I myself remember only too well when ‘to be a Nationalist’ meant a whole lot more than just ‘rooting for one party over another’; and others who are older (including Daphne Caruana Galizia herself, if she were still alive today) would no doubt confirm that, in the years leading up to the 1987 election, ‘liberty’ really was ‘under threat’ in Malta.  

So even if, to younger ears today, the archaic battle-cry of ‘Xoghol, Gustizzja, Liberta’ may sound like the distant echo of a forgotten political war fought centuries ago… to old timers like Dione Borg (not to mention Louis Galea, who was PN general secretary when all that happened)… it clearly still retains some of its former resonance.  

To all those people, then – and not just to Dione Borg – the sight of that ’kuruna’ being so peremptorily discarded, and kicked about like a piece of trash on the ground, was an ugly, painful reminder of just how far the PN has fallen since its ‘Golden Age’.   

For this is the point Dione Borg really raised with that ‘hurt’ reaction of his: the man who placed the wreath may have been (boo, hiss!) Adrian Delia… but the wreath itself was emblematic of the Nationalist Party as a whole. And the PN is more than just an embodiment of its current leader. Leaders come, and leaders go… but the history of a political party remains what it is regardless.

All of which raises an inevitable question: if the PN’s history is to be so summarily rejected… what will its future be like? Once these people have finished trampling what’s left of the Nationalist Party underfoot, and kicking it to pieces as it lies prostrate on the floor… what do they plan to replace it with, when it is well and truly dead?

Above all: who will this new Opposition movement (assuming there even is one at all) actually represent?

For there is more than just the historical significance of the PN hanging in the balance here. What is also at stake is the precarious situation that Malta’s entire Opposition – including, but not limited to, the PN – finds itself in today.

Another image that is currently doing the rounds shows a comparative aerial view of the crowd which attended Wednesday’s protest (estimated at around 3,000), and the much smaller crowd (around 600) that celebrated Independence this year in front of the Stamperija in Pieta’.

This picture has been gleefully shared by people who seem to think that Wednesday’s crowd somehow represents the ‘true’ PN… or at least, the only faction of that party that can still carry on its historical struggle against corruption and injustice.

But if this is their perception… quite frankly, they must be bonkers.

Just as the PN is more than just Adrian Delia… it is also a whole lot more than just 3,000 angry citizens who (let’s face it) only have one point of convergence to unite them: Daphne Caruana Galizia.

It would be difficult at the best of times to build a viable Opposition movement out of a single-issue lobby group; let alone when the single issue in question happens to take the form of a personality who… well, out of respect for the bereaved, let’s just say Daphne Caruana Galizia was ‘divisive’, and leave it at that.

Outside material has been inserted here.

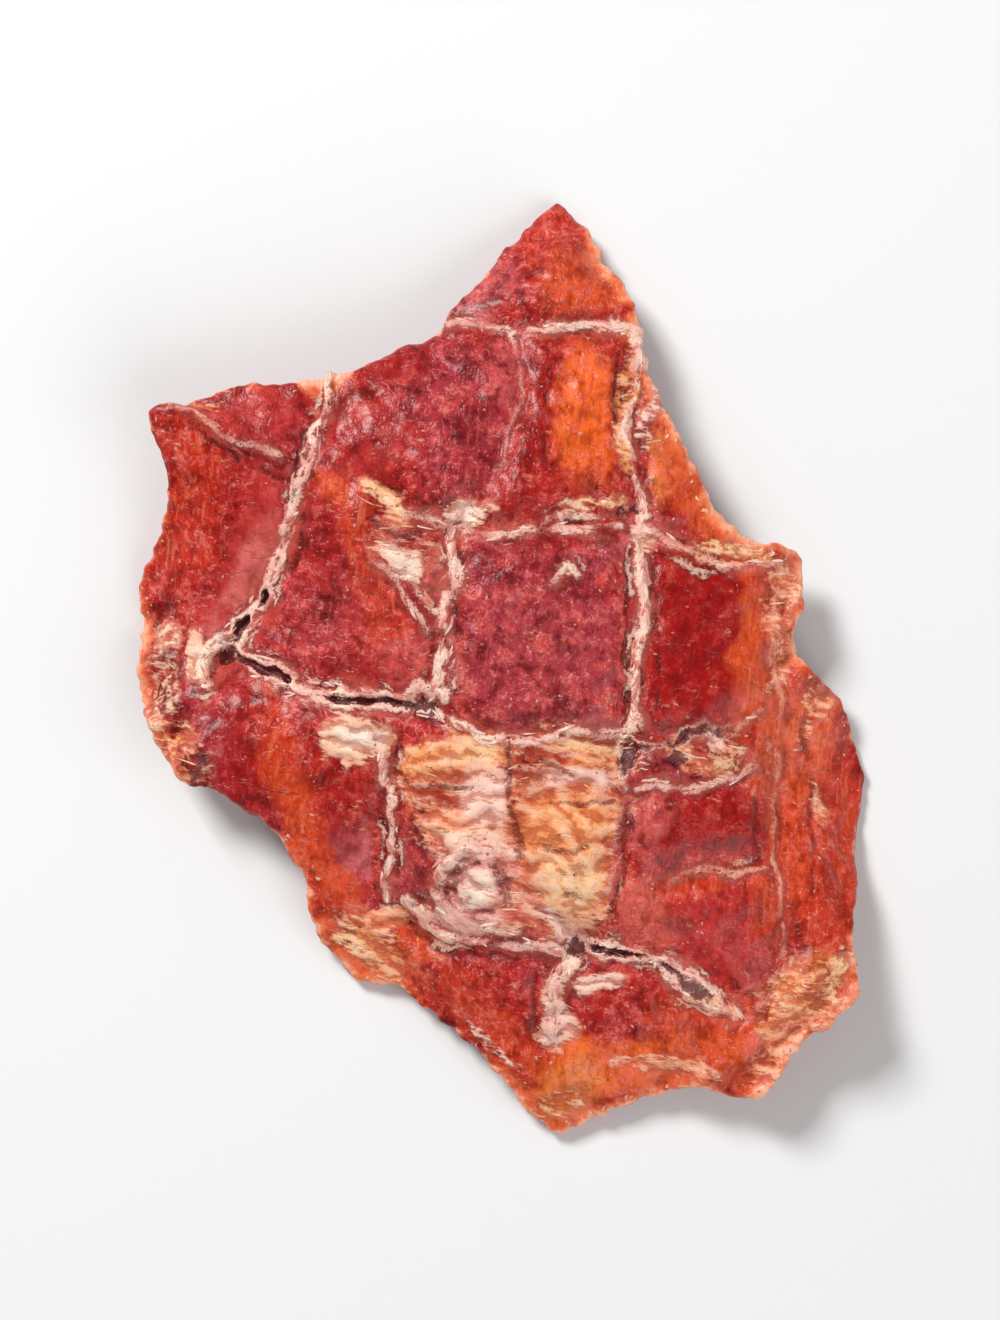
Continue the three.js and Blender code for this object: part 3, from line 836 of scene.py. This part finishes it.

And besides: 3,000 may indeed be quite a showing for any old civil society NGO; but it remains pitifully microscopic, for a full-blown Opposition party that intends to pose a real challenge to the behemoth that is Joseph Muscat’s Labour.

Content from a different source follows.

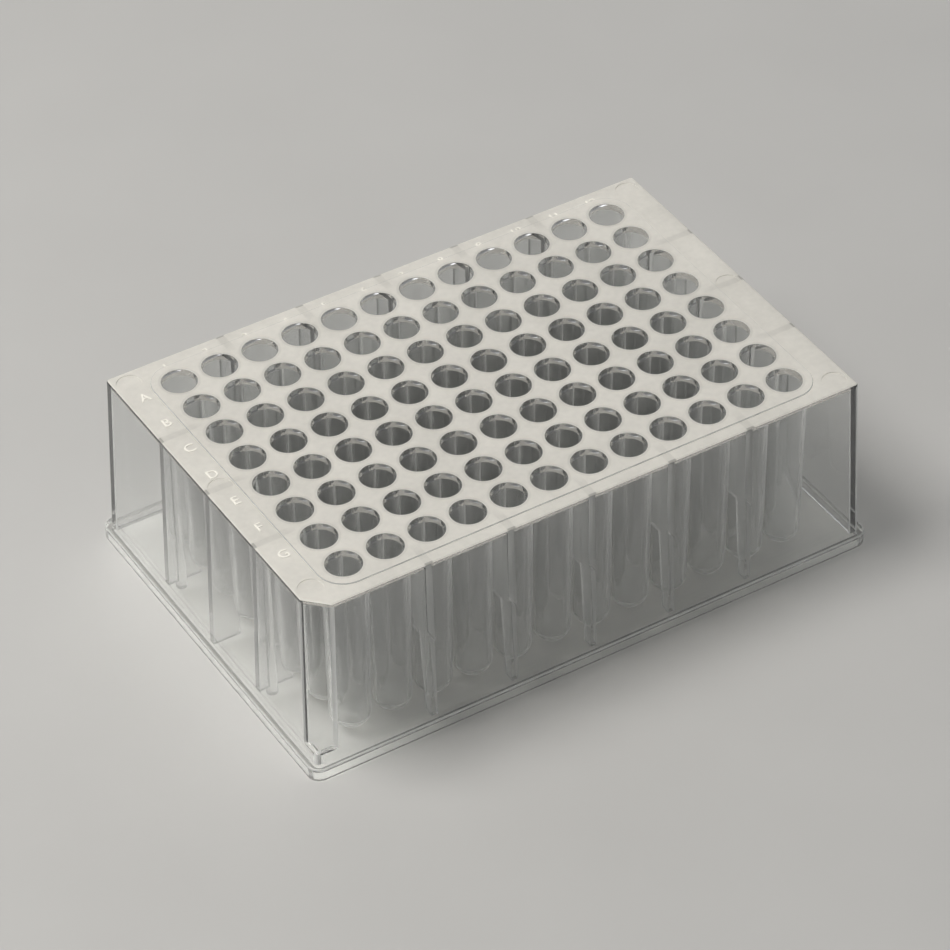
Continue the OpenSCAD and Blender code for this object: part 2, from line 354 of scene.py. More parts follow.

A better comparison would be with an aerial photograph of the Fosos at the height of one of Eddie Fenech Adami’s mass meetings in the 80s. For if the intention really is for the PN to recover the energized support of those glorious years… then the real yardstick you have to measure up to is the PN of Eddie Fenech Adami’s time… and not Adrian Delia’s version today.

Meanwhile, apart from numbers – which are kind of important, in an electoral equation – another thing Wednesday’s crowd also lacks is the legitimacy of broad-church representation.

The political party founded by Fortunato Mizzi in the late 19th century, and re-moulded by Eddie Fenech Adami in the 1970s, has historically represented a heck of a lot more than just one, rather small section of Malta’s upper-middle class. The Nationalist Party of old also spoke to the poor and the disenfranchised; it offered economic models that would create jobs for the working class… in factories, in industrial estates, and in the sort of professions that the privileged minority would never dream of working in themselves.

I need hardly add that the Labour Party takes even greater pride in its historic representation of those much larger, more widespread socio-economic denominations that some people still like to call ‘hamalli’. Like the PN, Labour owes its origins to far more than any one ‘single-issue’ concern.  And again, it is this history of social inclusion – and not Joseph Muscat himself, who, like all leaders, is ‘here today, gone tomorrow’ – that the Labour Party really draws its gargantuan strength from.

So coming back to that wretched PN ‘kuruna’ we all saw kicked about on the ground last Wednesday… all of that, too, is present in the same image. Dione Borg was not the only Nationalist who took umbrage at the sight; thousands more would likewise have interpreted it as an elitist dismissal… not just of Adrian Delia, but also of themselves who support him: the ordinary, everyday Nationalists who weren’t born into comfortably affluent families; who do not speak English as a first language, nor happen to live in the island’s ‘socially preferred’ neighbourhoods.

Despite their years and decades of faithful service to the PN… they, too, must have felt like they were being rejected out of hand, by what they probably perceive (rightly or wrongly… it doesn’t really matter at this stage) as a bunch of spoilt, stuck-up snobs.

Very little can be built on those foundations, you know. And certainly nothing that can ever aspire to replace what the PN once was, as a truly inclusive force for social change.